My Aunt Margaret had a posse. Those women, all born within the first decade or so of the last century, wouldn’t have thought of themselves that way. They were friends, or maybe bosom buddies, or just “the gals.” I saw them as reliable sources of card-game rules, egg salad sandwiches, arithmetic tutoring, and models of how to be a grown woman.
Five of these six women were born in El Reno, Oklahoma. Billie moved to El Reno from Virginia as a young bride. Two of them, Margaret (not my aunt) and Martha, never lived anywhere else. Those who hadn’t stayed, “came home” at some point in their lives because of divorce, broken health, economic necessity, caring for an elderly parent, or retirement. By the time I was a teenager, they were part of the fabric of my summertime life.
When I was old enough, say 13 or so, I would join their card games. Canasta, Spite & Malice, and some weird kind of poker are the ones I remember best. There were glasses of iced tea and glasses of bourbon on the card tables. Little bowls of salted nuts and those semi-soft white mints that melt in your mouth. I don’t know what the conversation was like when I wasn’t around, but I suspect it was neither profane nor sanctimonious.
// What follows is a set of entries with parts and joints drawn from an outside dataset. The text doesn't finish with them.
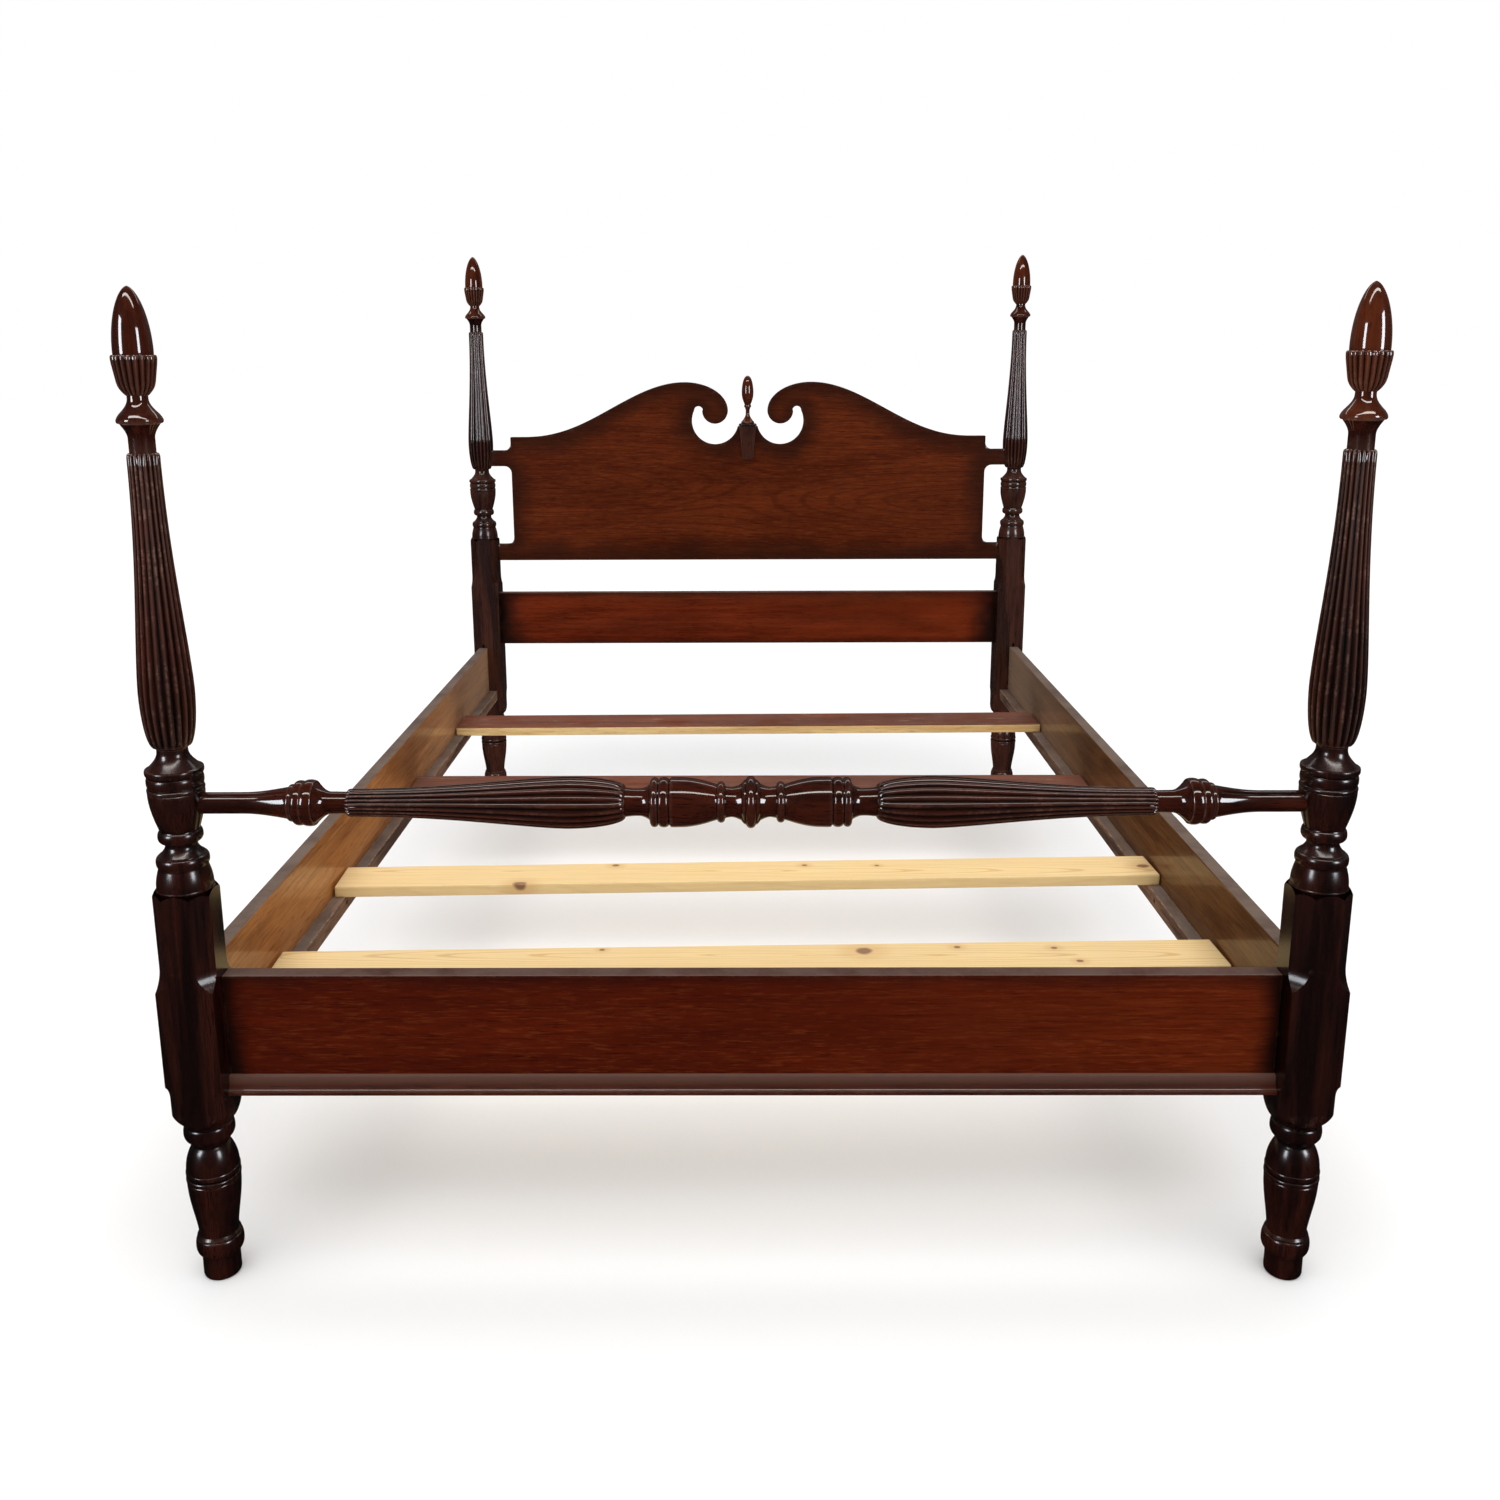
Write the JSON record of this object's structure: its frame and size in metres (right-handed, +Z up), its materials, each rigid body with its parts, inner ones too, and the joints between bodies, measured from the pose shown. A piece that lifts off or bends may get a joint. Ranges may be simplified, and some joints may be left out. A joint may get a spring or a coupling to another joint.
{
  "type": "four-poster bed frame",
  "caption": "Full-size low four-poster bed frame with reeded posts, acorn finials, a scrolled headboard, a turned cross rail, hook-on side rails and loose slats.",
  "frame": {"origin": "on the floor, in the middle of the four posts", "axes": "+Z up, +Y from the footboard to the headboard, +X to the right seen from the foot"},
  "size_m": [1.454, 2.052, 1.409],
  "materials": {
    "dark_wood": "dark red-brown stain under worn satin lacquer",
    "reeded_wood": "dark red-brown stain under gloss lacquer, worn pale on the reed edges",
    "red_board": "deep red mahogany stain, satin lacquer, toned dark at the ends",
    "headboard_veneer": "red-brown figured mahogany veneer, satin lacquer, toned dark at the edges",
    "rail_wood": "golden brown stain, satin",
    "ledger_wood": "thin brown stain, matte and dusty",
    "pine": "bare planed pine with knots",
    "stained_slat": "red-brown stain on the top, bare on the edges",
    "steel": "dull zinc-plated steel"
  },
  "bodies": {
    "frame": {"foot_left_post": "dark_wood", "foot_right_post": "dark_wood", "head_left_post": "dark_wood", "head_right_post": "dark_wood", "foot_left_shaft": "reeded_wood", "foot_right_shaft": "reeded_wood", "head_left_shaft": "reeded_wood", "head_right_shaft": "reeded_wood", "foot_left_finial": "reeded_wood", "foot_right_finial": "reeded_wood", "head_left_finial": "reeded_wood", "head_right_finial": "reeded_wood", "foot_rail": "red_board", "foot_rail_moulding": "dark_wood", "cross_rail": "reeded_wood", "headboard_panel": "headboard_veneer", "headboard_keystone": "dark_wood", "keystone_cap": "dark_wood", "centre_finial": "dark_wood", "head_stretcher": "red_board", "foot_left_hook_pins": "steel", "foot_right_hook_pins": "steel", "head_left_hook_pins": "steel", "head_right_hook_pins": "steel"},
    "left_rail": {"left_side_rail": "rail_wood", "left_ledger": "ledger_wood", "left_rail_moulding": "dark_wood", "left_rail_hooks": "steel", "left_plate_pins": "steel", "left_ledger_screws": "steel"},
    "right_rail": {"right_side_rail": "rail_wood", "right_ledger": "ledger_wood", "right_rail_moulding": "dark_wood", "right_rail_hooks": "steel", "right_plate_pins": "steel", "right_ledger_screws": "steel"},
    "foot_slat": {"slat_foot": "pine"},
    "second_slat": {"slat_second": "pine"},
    "third_slat": {"slat_third": "stained_slat"},
    "head_slat": {"slat_head": "stained_slat"}
  },
  "joints": [
    {"name": "left_rail_lift", "type": "slide", "parent": "frame", "child": "left_rail", "axis": [0, 0, 1], "range_m": [0, 0.015]},
    {"name": "right_rail_lift", "type": "slide", "parent": "frame", "child": "right_rail", "axis": [0, 0, 1], "range_m": [0, 0.015]},
    {"name": "foot_slat_lift", "type": "slide", "parent": "left_rail", "child": "foot_slat", "axis": [0, 0, 1], "range_m": [0, 0.12]},
    {"name": "second_slat_lift", "type": "slide", "parent": "left_rail", "child": "second_slat", "axis": [0, 0, 1], "range_m": [0, 0.12]},
    {"name": "third_slat_lift", "type": "slide", "parent": "left_rail", "child": "third_slat", "axis": [0, 0, 1], "range_m": [0, 0.12]},
    {"name": "head_slat_lift", "type": "slide", "parent": "left_rail", "child": "head_slat", "axis": [0, 0, 1], "range_m": [0, 0.12]}
  ],
  "couplings": [
    {"joint": "right_rail_lift", "follows": "left_rail_lift", "ratio": 1}
  ]
}
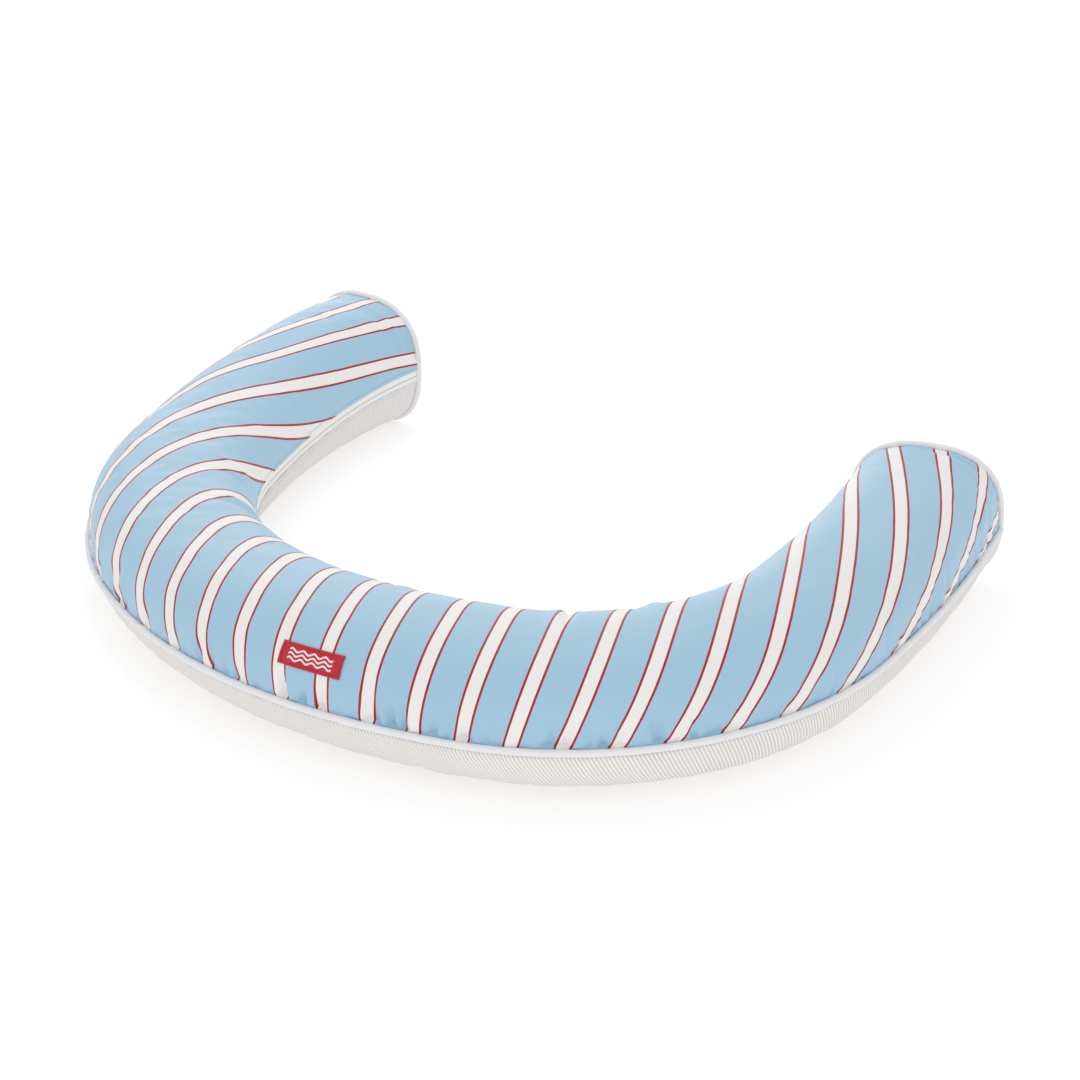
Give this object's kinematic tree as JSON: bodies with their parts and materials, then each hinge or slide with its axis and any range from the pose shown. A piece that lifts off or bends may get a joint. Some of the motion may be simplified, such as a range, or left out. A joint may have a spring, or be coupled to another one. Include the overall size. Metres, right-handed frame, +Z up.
{
  "type": "nursing pillow",
  "caption": "C-shaped stuffed nursing pillow: striped zipped cover with corded seams, mesh underside and a fibre-filled inner casing.",
  "frame": {"origin": "middle of the plan's bounding box, on the floor that the pillow lies on", "axes": "+Z up; +X across the C from the zipped left arm to the right arm; +Y from the rounded back of the C to its open side, where the two ends point"},
  "size_m": [1.041, 0.8473, 0.1661],
  "materials": {
    "striped_cloth": "light blue cotton sateen with white stripes edged in dark red, fine diagonal weave, soft sheen",
    "spacer_mesh": "off-white knitted spacer mesh with slanting ribs and open rows between them, matte",
    "piping_cloth": "cool white woven bias strip drawn tight over a cord, matte",
    "cord_core": "white braided cotton cord, matte",
    "zip_tape": "off-white woven zip tape, matte",
    "zip_coil": "white nylon coil, satin",
    "zip_metal": "white enamelled die-cast zinc, semi-gloss",
    "label_weave": "red damask woven label with a small white geometric motif, satin",
    "casing_cloth": "plain white cotton percale, matte",
    "fibre": "white hollow polyester fibre, matte"
  },
  "bodies": {
    "pillow": {"top_cover": "striped_cloth", "base_cover": "spacer_mesh", "end_disc_left": "striped_cloth", "end_disc_right": "striped_cloth", "outer_piping": "piping_cloth", "outer_piping_cord": "cord_core", "end_piping_left": "piping_cloth", "end_piping_left_cord": "cord_core", "end_piping_right": "piping_cloth", "end_piping_right_cord": "cord_core", "zip_tape_upper": "zip_tape", "zip_tape_lower": "zip_tape", "zip_coil_upper": "zip_coil", "zip_coil_lower": "zip_coil", "zip_bottom_stop": "zip_metal", "zip_top_stop_upper": "zip_metal", "zip_top_stop_lower": "zip_metal", "woven_label": "label_weave", "casing_upper": "casing_cloth", "casing_lower": "casing_cloth", "fibre_fill": "fibre"},
    "zip_slider": {"zip_slider": "zip_metal"},
    "zip_pull_tab": {"zip_pull_tab": "zip_metal"}
  },
  "joints": [
    {"name": "zip_travel", "type": "hinge", "parent": "pillow", "child": "zip_slider", "pos_m": [0.00238, 0.11783, 0.0652], "axis": [0, 0, 1], "range_deg": [-34, 0]},
    {"name": "pull_tab_flip", "type": "hinge", "parent": "zip_slider", "child": "zip_pull_tab", "pos_m": [-0.19906, -0.12239, 0.0652], "axis": [0, 0, 1], "range_deg": [-170, 0]}
  ]
}
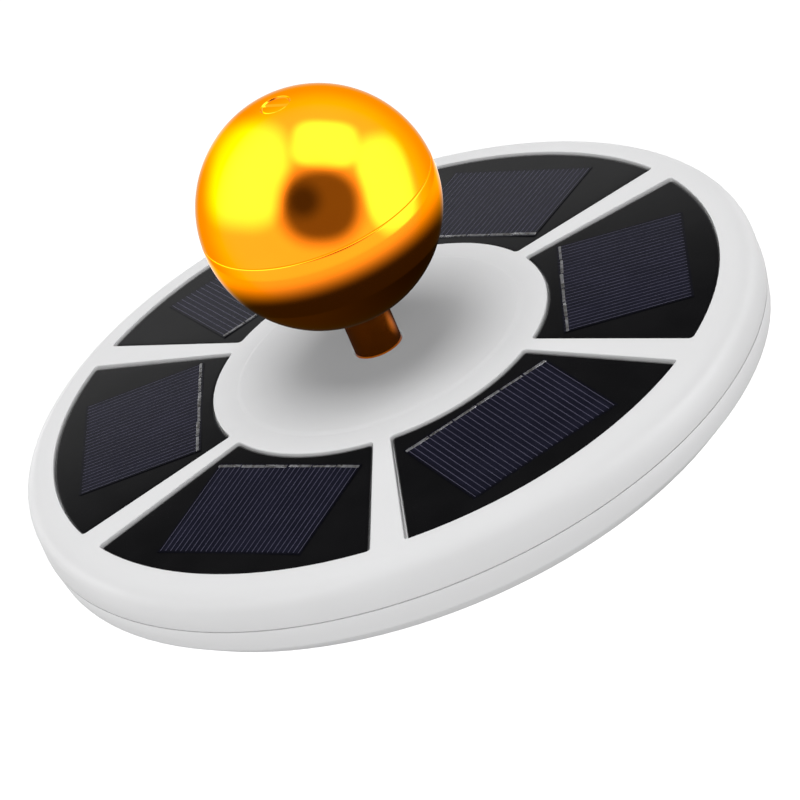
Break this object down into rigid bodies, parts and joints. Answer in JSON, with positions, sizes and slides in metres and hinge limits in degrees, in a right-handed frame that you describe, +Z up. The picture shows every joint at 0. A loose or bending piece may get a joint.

These were well balanced women, who had seen a fair amount of life (except maybe Martha, who always seemed to be slightly somewhere else, somewhere sweeter) and understood that expectations and resentments were first cousins. They had all worked for their livings for decades. They were teachers, a social worker, a nurse, a businesswoman.
I remember their laughter and that they always dressed up (at least more than my friends and I do) and smelled good. I’m sure they had sorrow and disappointment with husbands, children, jobs, but it wouldn’t have occurred to them to share those stories around me.
I don’t know what bound them together; if longevity of friendship was the secret, or if it took a tightly knit culture and more shared than singular experiences. Just being friends wouldn’t have been enough, though. I have a social set, some dinner companions, a few fellow card players, and a handful of good friends, but I don’t have — have never had — the closeness these women shared.
So here’s to Margaret, Margaret, Martha, Lois, Billie, and Virginia and their 80-year-long posse.
It’s this kind of story that makes me wish you’d write a book.